Barrett’s Esophagus

This condition generally results from having gastric reflux that causes stomach contents to back up into the lower section of the esophagus. Over time, this reflux (GERD) irritates the esophagus, which can cause cells that resemble intestinal cells to replace the lining. As the condition progresses, these cells become increasingly disordered. Long-standing acid reflux disease is common in those who develop Barrett’s Esophagus, which affects about 1 percent of adults in the U.S. Millions of people – 70 percent of adults, at some time in their lives – have acid reflux. About 10 percent of people with GERD will develop Barrett’s Esophagus.

Barrett's esophagus
Barrett’s esophagus (red appearing mucosa in distal esophagus) prior to biopsy demonstrated high-grade dysplasia.

Patients with this condition can go on to develop esophageal cancer, which can be deadly. In those with advanced high-grade dysplasia, the risk that the condition will develop into cancer can be as high as 6 percent a year.

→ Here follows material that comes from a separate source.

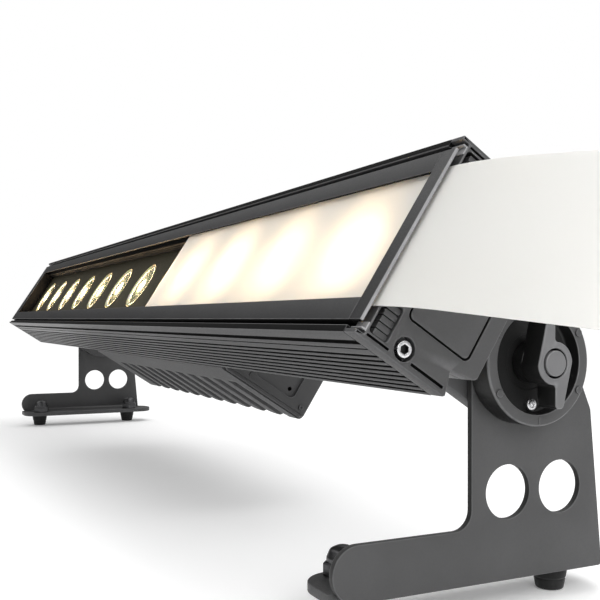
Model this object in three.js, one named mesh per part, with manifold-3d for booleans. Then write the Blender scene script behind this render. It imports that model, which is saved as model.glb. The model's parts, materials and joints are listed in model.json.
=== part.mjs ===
// LED strip batten: a twelve-cell light bar that tilts between two floor brackets, with a
// frost film sliding in its front guides. Millimetres, +Z up, front towards -Y.
//
// The housing is drawn in its own section frame: x along the batten, n from the front plane
// to the back, u up the front face. The fixture group tilts that frame about the hub axis.

import * as THREE from 'three';
import { mergeVertices } from 'three/addons/utils/BufferGeometryUtils.js';
import Module from 'manifold-3d';

const wasm = await Module();
wasm.setup();

// ---- Driving dimensions ---------------------------------------------------------------

const gap = 0.3; // air between pieces that seat on each other
const restTilt = 32.9; // degrees that the front face leans back from upright

const cellCount = 12;
const cellPitch = 80;
const endMargin = 63; // centre of the last cell to the outer end face

const faceHeight = 104; // housing across the front face
const sideDepth = 53; // front plane to the rear edge of the ribbed sides
const rearDepth = 65; // front plane to the rear wall
const waistRise = 12; // step in from each ribbed side to the narrower back
const waistSlope = 3; // further step in along the waist
const waistForward = 3.5; // the step's inner corner lies this far in front of sideDepth
const sideWall = 3.9;
const rearWall = 3;
const webFront = 41; // heat spreading web that carries the LED board
const webThickness = 6;
const ledgeDepth = 2; // ledge behind the bezel rails
const ledgeReach = 10;

const ribGroove = { depth: 1.8, width: 2.1, pitch: 4.26, first: 20.6, count: 8 };
const shadowGroove = { depth: 1.8, centre: 9, width: 3.6 };
const hairGroove = { depth: 0.8, centre: 14.6, width: 1.2 };

const screwPort = { u: 7.1, n: 25, half: 3.9, bore: 2.3 };
const capThickness = 9.7;
const capScrew = { headRadius: 3.75, headHeight: 3.8, shankRadius: 2, length: 16 };
const capScrewRecess = { radius: 5.5, depth: 4.2 };

const bezelGroove = 2.7; // dark gap between the side wall and the bezel
const bezelFlat = 11.4; // visible width of the long bezel rails
const bezelSkin = 1.6;
const bezelEndWidth = 10.2; // visible width of the short bezel ends
const guideFloor = 6.4; // depth of the film guide's rear leg
const guideLeg = 2;
const guideWeb = 2;
const revealDepth = 13.9; // inner edge of the rails runs back to the lens plate
const bezelEndSetback = 1.2; // outer edge of a bezel end to the end face

const lensPlateThickness = 2;
const lensPlateShort = 6; // the lens plate stops this far inside the bezel ends
const lensRadius = 22.4;
const lensFocusRadius = 7;
const lensDepth = 22;
const lensRim = 3;
const boardThickness = 2;
const emitter = { half: 3, height: 1.1 };

const filmThickness = 0.5;
const filmDepth = 3.3; // front plane to the film
const filmLap = 4.5; // film edge under each rail, past the opening
const filmLength = 490;
const filmInserted = 344; // length still inside the guides
const filmBendLength = 55; // the free end droops over this length and then runs straight
const filmBendAngle = 10;

const driverHalfLength = 200;
const driverBack = 144.5; // front plane to the back of the driver box
const driverRise = 4.3; // driver box side to the housing side
const driverWall = 5;
const driverEndThickness = 3;
const finPitch = 33.4;
const finGroove = { width: 3.4, depth: 3, start: 88 };
const driverCore = { halfLength: 160, clearance: 6 };

const panel = { halfWidth: 50, halfHeight: 19, height: 4, skin: 1.5, wall: 2 };
const display = { centre: -24, halfWidth: 18, halfHeight: 11, height: 0.8 };
const button = { radius: 3.5, clearance: 0.3, proud: 1.8, lift: 1.7, pitch: 12, first: 3 };
const socket = {
  halfWidth: 13,
  halfHeight: 15.5,
  flange: 2.2,
  proud: 4,
  barrelRadius: 11.7,
  barrelDepth: 9,
  boreRadius: 8.5,
  floor: 2,
};
const socketPlaces = [-160, -115, 115, 160];

const hubSetback = 45.7; // rear wall to the hub axis
const hubHeight = 126.5; // hub axis above the floor
const bracketInset = 40; // outer end face to the bracket's outer face
const plateThickness = 4;
const armThickness = 10;
const armRadius = 33;
const armFoot = { length: 36, thickness: 5 };

const boltRadius = 6.4;
const boltHead = { radius: 11, height: 7 };
const boltProud = 0.4;
const runningGap = 0.3;

const drum = { radius: 32.3, dishRadius: 26.4, floor: 6.7, height: 14.7 };
const bump = { radius: 2, ring: 29.4, height: 0.7, angle: 30 };
const drumScrew = { headRadius: 3, height: 2.2, ring: 21.8 };
const knob = { bossRadius: 10.8, reach: 22.6, wing: 5.6, wingDepth: 14, height: 19.5 };

const bracketFront = 30.5; // hub axis to the front edge of the plate
const bracketShoulder = { back: 49, drop: 27 };
const bracketBack = 57; // hub axis to the rear edge at the flange
const bracketCrown = 34;
const toeReach = 110;
const toeHeight = 28;
const toeFillet = 10;
const lighteningHole = { radius: 14, first: -7.5, pitch: 34.6, drop: 67 };
const flange = { depth: 36, thickness: 5, back: 68 };

const rubberFoot = { topRadius: 10, bottomRadius: 7.5, height: 14, inset: 14 };
const footPlaces = { front: -88, rear: 36 };
const domeNut = { radius: 10.5, skirt: 7, height: 15, inset: 26 };

// ---- Derived places -------------------------------------------------------------------

const halfLength = ((cellCount - 1) * cellPitch) / 2 + endMargin;
const uMid = faceHeight / 2;
const nHub = rearDepth + hubSetback;
const bodyEnd = halfLength - capThickness - gap;
const bezelEndOuter = halfLength - bezelEndSetback;
const bezelEndInner = bezelEndOuter - bezelEndWidth;
const railEnd = bezelEndInner - gap;
const bezelOuter = sideWall + bezelGroove;
const openingLow = bezelOuter + bezelFlat;
const lensFront = revealDepth + 0.5;
const boardBack = webFront - gap;
const waistBack = waistRise + waistSlope;
const plateOuter = halfLength - bracketInset;
const plateInner = plateOuter - plateThickness;
const armOuter = plateInner - gap;
const armInner = armOuter - armThickness;
const drumInner = plateOuter + gap;
const drumOuter = drumInner + drum.height;
const dishFloor = drumInner + drum.floor;
const knobInner = dishFloor + gap;
const knobOuter = knobInner + knob.height;
const boreRadius = boltRadius + runningGap;
const plateBottom = -(hubHeight - rubberFoot.height);
const flangeTop = plateBottom + flange.thickness;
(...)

Clinicians can assess the risk for esophageal cancer by looking at abnormal cells under a microscope. Early Barrett’s Esophagus (low-grade dysplasia) has a low risk of cancer and is handled by periodic surveillance and sometimes biopsies. The greater the dysplasia, the more frequent the monitoring.

Treating Barrett’s Esophagus at Siteman

In 2009, researchers at Siteman Cancer Center started using radiofrequency ablation to treat Barrett’s Esophagus. This approach involves using heat generated by radio waves to destroy diseased tissue. It can eliminate signs of the potentially cancer-causing disorder and reduce the risk that the disease will progress.

In this procedure, a scope is inserted through the mouth and destroys the abnormal tissue with heat. Meanwhile, the deeper layers of the esophagus remain undamaged.

Patients with high-grade dysplasia (which is associated with more advanced Barrett’s Esophagus) may be eligible for the treatment. In addition to treatment, patients should maintain a regimen of anti-reflux medication to prevent more abnormal cells from developing.

Patients with severe dysplasia that is resistant to ablation may require surgery. This usually involves removing most of the esophagus, pulling a portion of the stomach up into the chest and attaching it to what remains of the esophagus.